Any lawsuit arising from such claims must be commenced within eighteen (18) months of denial of all or any part of such claim. The Customer acknowledges and agrees that the sole liability of the Broker with respect to loss, damage or delay to cargo shall be as set forth in this provision and Customer warrants and represents that if it is not the owner of such cargo, the Customer holds authority from such owner to bind the owner to the provisions of this Agreement.
The Broker has no responsibility or liability for any shipping services provided to the Customer by any shipping company. The Broker shall not be deemed to be an agent or a partner of any shipping company or customer for any reason.

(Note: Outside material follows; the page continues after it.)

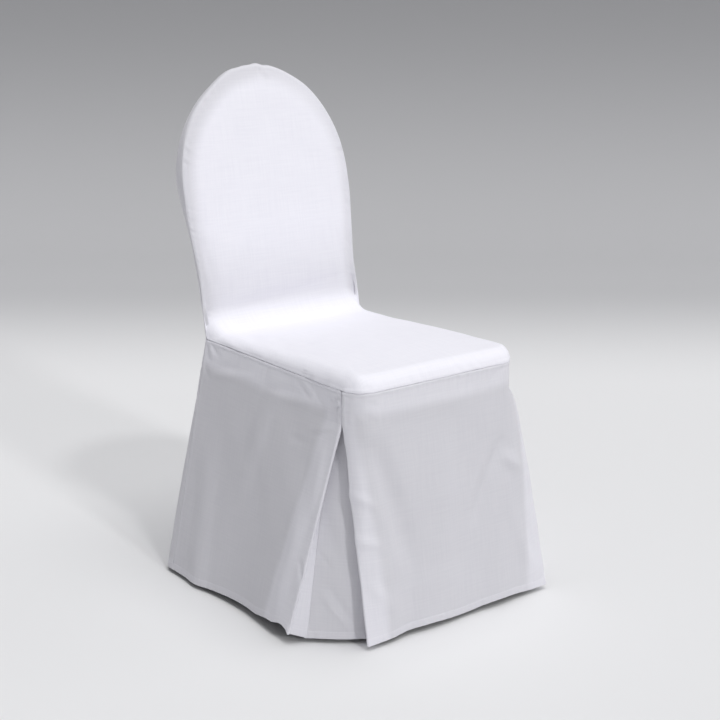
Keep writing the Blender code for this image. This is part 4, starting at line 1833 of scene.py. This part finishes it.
@dataclass
class FrontSkirt(FoldedSkirt):
    """The front skirt, both its ends folded under at the two front pleats.

    Its face runs from the left fold edge (0) to the right one (1). Its creases are placed by x and z.
    """

    columns: int = 124
    creases: Sequence[Crease] = (
        Crease((-0.186, 0.415), (-0.020, 0.404), (0.172, 0.412), 15.0 * MM, 2.4 * MM),
        Crease((-0.131, 0.445), (-0.131, 0.405), (-0.132, 0.365), 2.0 * MM, -0.6 * MM),
        Crease((-0.160, 0.370), (-0.122, 0.285), (-0.060, 0.090), 22.0 * MM, -9.0 * MM),
        Crease((-0.188, 0.274), (-0.165, 0.264), (-0.140, 0.240), 8.0 * MM, 3.2 * MM),
        Crease((-0.184, 0.194), (-0.160, 0.188), (-0.130, 0.174), 9.0 * MM, 3.0 * MM),
        Crease((-0.176, 0.330), (-0.170, 0.230), (-0.176, 0.120), 10.0 * MM, 3.6 * MM),
        Crease((-0.165, 0.130), (-0.140, 0.090), (-0.100, 0.050), 12.0 * MM, 2.0 * MM),
        Crease((0.150, 0.315), (0.104, 0.250), (0.066, 0.160), 12.0 * MM, -6.0 * MM),
        Crease((0.142, 0.285), (0.164, 0.265), (0.192, 0.245), 12.0 * MM, 5.0 * MM),
        Crease((0.155, 0.245), (0.160, 0.190), (0.176, 0.130), 14.0 * MM, 2.0 * MM),
        Crease((0.150, 0.446), (0.124, 0.430), (0.096, 0.408), 5.0 * MM, -1.3 * MM),
        Crease((0.158, 0.436), (0.146, 0.420), (0.128, 0.400), 5.0 * MM, 1.0 * MM),
        Crease((0.170, 0.160), (0.198, 0.090), (0.226, 0.024), 16.0 * MM, 3.0 * MM),
        Crease((0.206, 0.160), (0.214, 0.100), (0.226, 0.060), 9.0 * MM, -1.4 * MM),
        Crease((0.252, 0.032), (0.240, 0.024), (0.227, 0.010), 3.0 * MM, -1.6 * MM),
        Crease((-0.020, 0.360), (0.010, 0.250), (0.000, 0.120), 34.0 * MM, 3.0 * MM),
        Crease((-0.170, 0.432), (-0.152, 0.428), (-0.136, 0.420), 3.5 * MM, -1.6 * MM),
        Crease((-0.170, 0.410), (-0.154, 0.402), (-0.142, 0.398), 4.0 * MM, -1.6 * MM),
    )

    def seam_line(self, along: np.ndarray) -> tuple[np.ndarray, np.ndarray]:
        """The front seam, round both corners.

        Args:
            along: places from the left corner (0) to the right one (1).

        Returns:
            x and y at each place.
        """
        cut = self.cut
        straight = cut.seat_half_front - cut.seat_corner
        corner = math.pi / 2.0 * cut.seat_corner
        travelled = (along - 0.5) * 2.0 * (straight + corner - cut.corner_seam_gap)
        past = np.clip(np.abs(travelled) - straight, 0.0, None)
        angle = past / cut.seat_corner
        x = np.sign(travelled) * (np.minimum(np.abs(travelled), straight) + cut.seat_corner * np.sin(angle))
        y = cut.seat_front_y + cut.seat_corner * (1.0 - np.cos(angle))
        return x, y

    def face(self, along: np.ndarray, down: np.ndarray) -> tuple[np.ndarray, np.ndarray, np.ndarray]:
        """x, y and z on the face, with its soft folds."""
        cut = self.cut
        left, right = LEFT_PLEAT.front_fold, RIGHT_PLEAT.front_fold
        hem_z = hem_height(cut, FRONT_LIFTS, along)
        hem = (blend(left.x, right.x, along), blend(left.y, right.y, along), hem_z)
        near_fold = smooth(1.0 - (0.5 - np.abs(along - 0.5)) / cut.front_follows_pleat)
        spring = np.where(along < 0.5, LEFT_PLEAT.front_spring, RIGHT_PLEAT.front_spring)
        x, y, z = self.hung(self.seam_line(along), hem, near_fold, spring, down)
        return x, y - folded_out(FRONT_FOLDS, along, down), z

    def surface(self) -> np.ndarray:
        """The plain surface, from the left underlay's seam to the right one's."""
        down = self.down_places()
        length = RIGHT_PLEAT.front_fold.x - LEFT_PLEAT.front_fold.x
        trim = self.cut.fold_radius / length
        steps = [self.fold_step] * self.fold_columns
        along = blend(trim, 1.0 - trim, spaced(self.columns, length, steps, steps))[None, :]
        face = np.stack(np.broadcast_arrays(*self.face(along, down)), axis=2)
        left, right = (
            self.folded_under(end, side, (self.cut.front_seam_top, pleat.front_seam), side.value, down)
            for end, side, pleat in ((0.0, Side.LEFT, LEFT_PLEAT), (1.0, Side.RIGHT, RIGHT_PLEAT))
        )
        return np.concatenate([left[:, ::-1], face, right], axis=1)

    def outward(self) -> np.ndarray:
        """To the front."""
        return np.array([0.0, -1.0, 0.1])

    def sewn(self, rows: int, columns: int) -> Optional[SewnLine]:
        """Along the top of the face."""
        return SewnLine.through([(0, self.folded_columns), (0, columns - self.folded_columns - 1)])

    def relief(self, points: np.ndarray, across: np.ndarray, down: np.ndarray) -> np.ndarray:
        """The puckers below the seat seam, and the creases."""
        x, z = points[:, :, 0], points[:, :, 2]
        seat = self.seam_relief(down, across, self.seat_puckers, self.seed) + ridged(SEAT_EDGE_ROLL, down)
        corners = self.corner_relief(z, self.from_fold(across))
        column = np.arange(points.shape[1])
        beyond = self.folded_columns - np.minimum(column, column[::-1])
        return self.on_face(beyond) * (seat + corners + creased(self.creases, x, z))

    def from_fold(self, across: np.ndarray) -> np.ndarray:
        """Metres from the nearer fold edge."""
        ends = (self.folded_columns, across.shape[1] - 1 - self.folded_columns)
        return np.minimum(*(np.abs(across - across[:, end : end + 1]) for end in ends))


@dataclass
class PleatUnderlay(Skirt):
    """The underlay that shows inside a front pleat where it opens.

    Its sides lie behind the seams of the two skirts beside it. Its creases are placed by |x| and z.
    """

    side: Side = Side.LEFT
    pleat: Pleat = LEFT_PLEAT
    columns: int = 48
    behind: float = 1.4 * MM
    overlap: float = 4.0 * MM
    creases: Sequence[Crease] = (
        Crease((0.213, 0.098), (0.197, 0.058), (0.176, 0.022), 4.5 * MM, 1.6 * MM),
        Crease((0.204, 0.110), (0.188, 0.070), (0.168, 0.030), 5.0 * MM, -1.2 * MM),
        Crease((0.217, 0.180), (0.206, 0.155), (0.194, 0.128), 4.0 * MM, -1.0 * MM),
        Crease((0.196, 0.300), (0.197, 0.225), (0.190, 0.150), 7.0 * MM, -1.4 * MM),
    )

    def surface(self) -> np.ndarray:
        """The plain surface, from its seam behind the side skirt to its seam behind the front skirt."""
        cut = self.cut
        z = cut.skirt_z(self.down_places()[:, 0], cut.seam_front_z, cut.hem_z)
        opening = cut.pleat_opening(z)
        start = self.pleat_seam(cut.side_seam_top, self.pleat.side_seam, self.side, opening)
        end = self.pleat_seam(cut.front_seam_top, self.pleat.front_seam, self.side, opening)
        way = normalised(end - start)
        inside = np.stack([-way[:, 1], way[:, 0]], axis=1) * -self.side.value
        start = start - way * self.overlap
        end = end + way * self.overlap
        across = np.linspace(0.0, 1.0, self.columns + 1)[None, :, None]
        bowed = self.pleat.bow * opening[:, None, None] * hump(2.0 * across - 1.0)
        plan = blend(start[:, None], end[:, None], across) + inside[:, None] * (self.behind - bowed)
        height = np.broadcast_to(z[:, None, None], plan.shape[:2] + (1,))
        return np.concatenate([plan, height], axis=2)

    def outward(self) -> np.ndarray:
        """Out of the corner."""
        return np.array([self.side.value, -0.8, 0.0])

    def relief(self, points: np.ndarray, across: np.ndarray, down: np.ndarray) -> np.ndarray:
        """The creases."""
        return creased(self.creases, np.abs(points[:, :, 0]), points[:, :, 2])


@dataclass(frozen=True)
class Lamp:
    """A far lamp: the way to it, how wide it looks in degrees, and its watts on each square metre."""

    name: str
    towards: tuple[float, float, float]
    spread: float
    strength: float


@dataclass
class Studio:
    """A pale sweep with painted shade on its far part and its backdrop, soft light, and the camera.

    The key lamp is high in front, a broad one hangs overhead, and the room's own light comes evenly from all
    round. The sweep runs from behind the camera to far behind the cover, where it curves up into a backdrop.
    """

    cut: CoverCut
    heading: float = math.radians(-38.76)
    pitch: float = math.radians(14.85)
    lens: float = 71.24
    sensor: float = 36.0
    eye: tuple[float, float, float] = (-1.559, -1.949, 1.092)
    sweep_near: float = -30.0
    sweep_far: float = 3.2
    sweep_radius: float = 1.2
    sweep_steps: int = 16
    sweep_top: float = 4.5
    sweep_half_width: float = 30.0
    room: str = "#F4F5F8"
    room_strength: float = 0.34
    lamps: tuple[Lamp, ...] = (
        Lamp("key", (-0.043, -0.617, 0.786), 5.0, 0.42),
        Lamp("overhead", (0.08, -0.08, 1.0), 42.0, 1.38),
        Lamp("front", (-0.02, -0.92, 0.39), 6.0, 0.60),
        Lamp("front_right", (0.85, -0.50, 0.25), 45.0, 0.34),
    )

    def camera(self) -> None:
        """The camera, where the photograph was taken from."""
        lens = bpy.data.cameras.new("camera")
        lens.lens = self.lens
        lens.sensor_width = self.sensor
        camera = placed("camera", lens)
        camera.location = Vector(self.eye) - Vector(self.cut.hold)
        camera.rotation_euler = (math.pi / 2.0 - self.pitch, 0.0, self.heading)
        bpy.context.scene.camera = camera
        bpy.context.scene.view_settings.view_transform = "Standard"

    def sweep(self) -> None:
        """The floor and, far behind, the same paper curving up into a backdrop."""
        profile = [(self.sweep_near, 0.0), (self.sweep_far, 0.0)]
        for angle in np.linspace(0.0, math.pi / 2.0, self.sweep_steps + 1)[1:].tolist():
            y = self.sweep_far + self.sweep_radius * math.sin(angle)
            profile.append((y, self.sweep_radius * (1.0 - math.cos(angle))))
        profile.append((self.sweep_far + self.sweep_radius, self.sweep_top))
        points = [(side.value * self.sweep_half_width, y, z) for y, z in profile for side in Side]
        strips = [(k, k + 1, k + 3, k + 2) for k in range(0, len(points) - 2, 2)]
        mesh = bpy.data.meshes.new("studio_sweep")
        mesh.from_pydata(points, [], strips)
        mesh.shade_smooth()
        mesh.materials.append(StudioPaper().material())
        sweep = placed("studio_sweep", mesh)
        floor = Matrix.Translation(Vector(-self.cut.hold))
        sweep.matrix_world = floor @ Matrix.Rotation(self.heading, 4, "Z")

    def lights(self) -> None:
        """The lamps and the light of the room."""
        for lamp in self.lamps:
            sun = bpy.data.lights.new(lamp.name, "SUN")
            sun.angle = math.radians(lamp.spread)
            sun.energy = lamp.strength
            placed(lamp.name, sun).rotation_euler = Vector(lamp.towards).to_track_quat("Z", "Y").to_euler()
        world = bpy.data.worlds.new("studio")
        world.use_nodes = True
        background = world.node_tree.nodes["Background"]
        background.inputs["Color"].default_value = to_linear(self.room)
        background.inputs["Strength"].default_value = self.room_strength
        bpy.context.scene.world = world

    def build(self) -> None:
        """Sets the camera, the sweep and the lights."""
        self.camera()
        self.sweep()
        self.lights()


def main() -> None:
    """Builds the studio and the cover, and reports each piece."""
    logging.basicConfig(level=logging.INFO, format="%(name)s: %(message)s")
    cut = CoverCut()
    Studio(cut).build()
    sewn = (cut, WovenPolyester().material(), PolyesterThread().material())
    right = {"side": Side.RIGHT, "pleat": RIGHT_PLEAT}
    panels = [
        InsidePanel("inside_back_and_seat", *sewn, seed=3),
        OutsidePanel("outside_back", *sewn, seed=11),
        FrontSkirt("front_skirt", *sewn, seed=23),
        SideSkirt("left_skirt", *sewn, seed=37),
        SideSkirt("right_skirt", *sewn, seed=41, folds=RIGHT_FOLDS, lifts=RIGHT_LIFTS, **right),
        PleatUnderlay("left_pleat_underlay", *sewn, seed=53),
        PleatUnderlay("right_pleat_underlay", *sewn, seed=59, **right),
    ]
    for panel in panels:
        for piece in panel.build():
            LOG.info("%s: %d faces", piece.name, len(piece.data.polygons))


if __name__ == "__main__":
    main()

The Customer consents to receiving communications from the Broker in an electronic form and agree that all terms and conditions, agreements, notices, disclosures, and other communications that the Broker provides to the Customer electronically satisfy any legal requirement that such communications would satisfy if it were in a hardcopy writing and expressly agrees to be bound by all transactions with the Broker conducted through electronic means without the need of physical signatures. The foregoing does not affect the Customer’s non-waivable rights.
Neither party, nor any shipping company, shall be liable for any delay in the performance of their respective obligations under this Agreement resulting from any force majeure, including, but not limited to, acts of God, acts of government or other civil or military authorities, acts of terror, war, riots, or any other event of like kind beyond the reasonable control of the party. In the event of a force majeure, the affected party shall promptly notify the other party in writing, stating the reasons for the inability to comply with the provisions of this Agreement, and the expected duration of the force majeure.